Why Puget-Area Roofs Wear Differently
Homes in the Puget area near Bellingham sit at the intersection of two hard conditions: salt-laden air moving in off the water, and long stretches of the year where rain simply doesn't stop. Add in the shade from mature evergreens common to this part of Whatcom County, and you get a moss season that can run eight or nine months out of twelve. None of these factors is dramatic on its own, but together they age a roof faster than most homeowners expect, especially if the roof wasn't detailed for this climate in the first place.
A roof replacement done right for a Puget home isn't just about swapping old shingles for new ones. It's about correcting whatever let moisture, salt, and organic growth get a foothold the first time around, so the next roof actually lasts its full service life instead of failing early at the flashings, the eaves, or the north-facing slopes that never quite dry out.

Signs a Puget Home Needs Replacement, Not Another Repair
Repairs make sense when a roof is fundamentally sound and the damage is isolated.

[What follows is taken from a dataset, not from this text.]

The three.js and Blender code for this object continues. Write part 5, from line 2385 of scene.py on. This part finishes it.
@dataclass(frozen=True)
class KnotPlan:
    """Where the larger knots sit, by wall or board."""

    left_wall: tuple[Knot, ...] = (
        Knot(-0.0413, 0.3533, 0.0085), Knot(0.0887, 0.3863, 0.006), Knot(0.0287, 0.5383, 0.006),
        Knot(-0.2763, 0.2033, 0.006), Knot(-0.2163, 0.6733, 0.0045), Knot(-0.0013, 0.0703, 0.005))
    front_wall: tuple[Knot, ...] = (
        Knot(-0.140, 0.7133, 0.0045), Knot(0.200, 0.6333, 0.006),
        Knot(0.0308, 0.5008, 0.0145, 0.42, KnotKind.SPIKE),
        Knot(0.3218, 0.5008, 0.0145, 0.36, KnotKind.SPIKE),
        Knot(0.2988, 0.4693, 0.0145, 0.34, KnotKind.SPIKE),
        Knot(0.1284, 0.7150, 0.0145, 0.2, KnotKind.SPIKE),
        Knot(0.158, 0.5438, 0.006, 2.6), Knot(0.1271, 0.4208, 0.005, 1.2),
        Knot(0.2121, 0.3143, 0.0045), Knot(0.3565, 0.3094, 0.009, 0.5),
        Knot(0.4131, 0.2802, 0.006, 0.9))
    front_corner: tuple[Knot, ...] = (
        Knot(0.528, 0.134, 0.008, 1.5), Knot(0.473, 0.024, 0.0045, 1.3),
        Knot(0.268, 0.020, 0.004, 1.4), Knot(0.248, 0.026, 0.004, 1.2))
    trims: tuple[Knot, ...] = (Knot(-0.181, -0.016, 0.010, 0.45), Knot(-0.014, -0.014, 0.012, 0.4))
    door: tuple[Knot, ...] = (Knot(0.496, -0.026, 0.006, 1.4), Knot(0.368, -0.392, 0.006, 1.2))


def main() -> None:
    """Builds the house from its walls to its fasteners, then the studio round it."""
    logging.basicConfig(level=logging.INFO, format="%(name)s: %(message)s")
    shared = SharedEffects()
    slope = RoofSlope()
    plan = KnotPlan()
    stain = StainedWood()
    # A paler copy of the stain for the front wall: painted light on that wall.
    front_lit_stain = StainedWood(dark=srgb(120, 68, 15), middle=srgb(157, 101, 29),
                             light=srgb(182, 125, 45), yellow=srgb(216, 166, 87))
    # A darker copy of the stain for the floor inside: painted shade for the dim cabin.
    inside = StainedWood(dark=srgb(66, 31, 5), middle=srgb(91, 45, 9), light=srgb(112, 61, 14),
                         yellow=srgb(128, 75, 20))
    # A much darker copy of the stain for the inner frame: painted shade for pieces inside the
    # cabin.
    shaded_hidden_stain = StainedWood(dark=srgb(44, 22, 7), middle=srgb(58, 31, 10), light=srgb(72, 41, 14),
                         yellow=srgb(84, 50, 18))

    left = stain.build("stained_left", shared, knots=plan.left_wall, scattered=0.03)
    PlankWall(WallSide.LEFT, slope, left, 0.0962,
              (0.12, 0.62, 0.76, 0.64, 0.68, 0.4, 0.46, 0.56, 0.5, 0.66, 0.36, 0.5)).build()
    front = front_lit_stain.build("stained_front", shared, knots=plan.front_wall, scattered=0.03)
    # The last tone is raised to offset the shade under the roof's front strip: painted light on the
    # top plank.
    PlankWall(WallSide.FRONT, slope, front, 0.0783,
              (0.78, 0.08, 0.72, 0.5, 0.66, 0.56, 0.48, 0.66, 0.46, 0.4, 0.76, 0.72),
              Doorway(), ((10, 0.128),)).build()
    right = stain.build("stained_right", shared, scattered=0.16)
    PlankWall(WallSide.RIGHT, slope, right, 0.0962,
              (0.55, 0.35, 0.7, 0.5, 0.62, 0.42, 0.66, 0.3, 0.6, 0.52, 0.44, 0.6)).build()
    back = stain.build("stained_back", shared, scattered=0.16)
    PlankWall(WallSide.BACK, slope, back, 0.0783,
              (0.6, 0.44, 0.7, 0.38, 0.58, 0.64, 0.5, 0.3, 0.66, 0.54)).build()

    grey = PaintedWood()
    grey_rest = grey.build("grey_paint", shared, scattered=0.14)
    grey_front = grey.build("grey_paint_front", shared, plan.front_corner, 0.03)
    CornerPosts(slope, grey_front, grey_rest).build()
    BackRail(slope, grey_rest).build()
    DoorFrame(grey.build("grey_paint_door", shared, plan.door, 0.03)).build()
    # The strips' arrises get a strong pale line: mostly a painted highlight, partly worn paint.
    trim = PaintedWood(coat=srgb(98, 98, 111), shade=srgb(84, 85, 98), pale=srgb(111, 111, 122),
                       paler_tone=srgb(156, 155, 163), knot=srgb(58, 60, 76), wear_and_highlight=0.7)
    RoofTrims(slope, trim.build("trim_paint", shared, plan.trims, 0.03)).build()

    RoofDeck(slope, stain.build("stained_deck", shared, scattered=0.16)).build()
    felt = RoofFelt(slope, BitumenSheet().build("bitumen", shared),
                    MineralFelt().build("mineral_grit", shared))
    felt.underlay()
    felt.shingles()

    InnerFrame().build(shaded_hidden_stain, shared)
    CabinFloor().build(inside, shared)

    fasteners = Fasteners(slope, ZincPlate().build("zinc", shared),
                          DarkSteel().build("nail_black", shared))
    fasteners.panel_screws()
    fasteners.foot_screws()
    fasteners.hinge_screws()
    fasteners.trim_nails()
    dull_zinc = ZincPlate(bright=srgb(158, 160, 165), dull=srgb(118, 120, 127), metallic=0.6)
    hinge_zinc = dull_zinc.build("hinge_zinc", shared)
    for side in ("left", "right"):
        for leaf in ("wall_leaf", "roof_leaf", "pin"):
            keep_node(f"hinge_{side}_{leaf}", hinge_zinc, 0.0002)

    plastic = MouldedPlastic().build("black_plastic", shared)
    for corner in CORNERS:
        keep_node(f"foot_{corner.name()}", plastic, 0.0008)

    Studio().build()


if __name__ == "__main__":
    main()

Replacement becomes the honest recommendation when the problems are systemic. On homes in this area, we typically see a few patterns that tip the scale toward a full replacement:
- Moss and algae staining that keeps returning within a season or two of cleaning, especially on shaded, north-facing roof planes
- Granule loss heavy enough that you can see bare asphalt mat on multiple slopes, not just one weathered spot
- Soft or spongy decking felt underfoot during inspection, a sign that moisture has been getting past the roofing layer for some time
- Rusted or corroding metal flashing and fasteners, which shows up faster here because of the salt content in the air
- Curling, cracking, or lifting shingles along multiple courses rather than a single damaged section
- Interior signs — attic staining, musty smell, or ceiling discoloration — that point to a moisture problem bigger than a patch can fix
If a roof is showing two or more of these at once, patch work usually just delays the inevitable and adds cost on top of the eventual replacement.
What a Correct Replacement Involves in This Climate
Starting With the Decking
Every tear-off is also an inspection. Once the old roofing is off, we check the sheathing for soft spots, delamination, or rot before anything new goes down. In a wet climate, skipping this step is how a new roof ends up with old problems underneath it. Any compromised decking gets replaced, not covered over.

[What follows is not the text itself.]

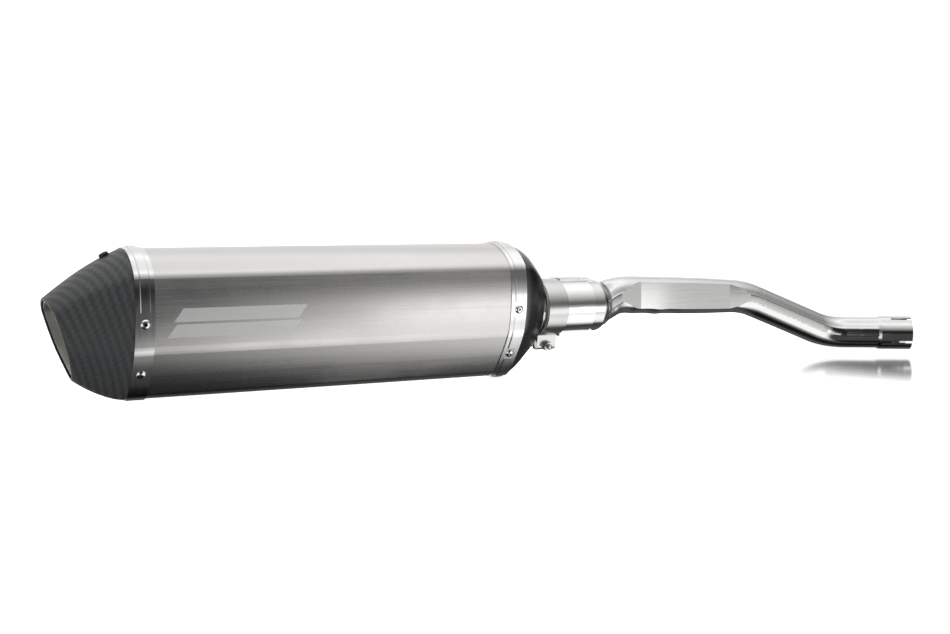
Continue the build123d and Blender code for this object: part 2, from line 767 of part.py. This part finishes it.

Underlayment That Actually Holds Up to Driving Rain
Standard felt underlayment is not our default for homes exposed to wind-driven rain off the water. We favor synthetic underlayment for its tear resistance and consistent moisture performance, with self-adhered ice-and-water membrane at the eaves, valleys, and any low-slope transitions where wind-blown rain is most likely to get pushed backward under the roofing material.
Flashing and Fasteners Built for Salt Exposure
Salt air accelerates corrosion on ordinary galvanized flashing and fasteners faster than most homeowners realize. We use corrosion-resistant flashing and fastener specifications appropriate for coastal-influenced air, particularly around chimneys, skylights, and roof-to-wall intersections where a failed flashing seam causes a disproportionate amount of water damage.
Ventilation That Discourages Moss
Moss doesn't just grow because a roof is shaded — it thrives where a roof stays damp longer than it should. Balanced intake and exhaust ventilation helps the roof deck dry out between rain events instead of staying saturated, which is one of the most effective long-term moss deterrents available, more effective over time than chemical treatment alone.
Material Options for Puget-Area Homes
There's no single right material for every home, but each option carries real trade-offs once you factor in moisture exposure, moss resistance, and long-term maintenance.
| Material | Moisture & Moss Behavior | Typical Lifespan | Maintenance Burden |
|---|---|---|---|
| Architectural asphalt shingle | Good when paired with proper ventilation and algae-resistant granules | 25-30 years | Periodic moss/moisture checks |
| Standing seam metal | Sheds moisture fast, very moss-resistant, handles salt air well with the right coating | 40-50+ years | Low |
| Synthetic/composite shake | More consistent moisture performance than wood, resists rot | 30-40 years | Low to moderate |
| Cedar shake | Attractive but requires diligent upkeep in a wet, mossy climate | 20-30 years with upkeep | High |
We're upfront when a material isn't the best fit for a given roof. Cedar shake, for example, can look great, but in a climate with this much sustained moisture and shade, it demands a level of ongoing maintenance — cleaning, treating, monitoring for rot — that not every homeowner wants to sign up for. We'd rather explain that trade-off honestly than sell a product that becomes a maintenance headache two years in.
Our Replacement Process
- On-site inspection. We walk the roof, check the attic, and document the actual condition — not just what's visible from the ground.
- Written estimate. Material options, scope of work, and a clear price, with the reasoning behind any recommendation spelled out.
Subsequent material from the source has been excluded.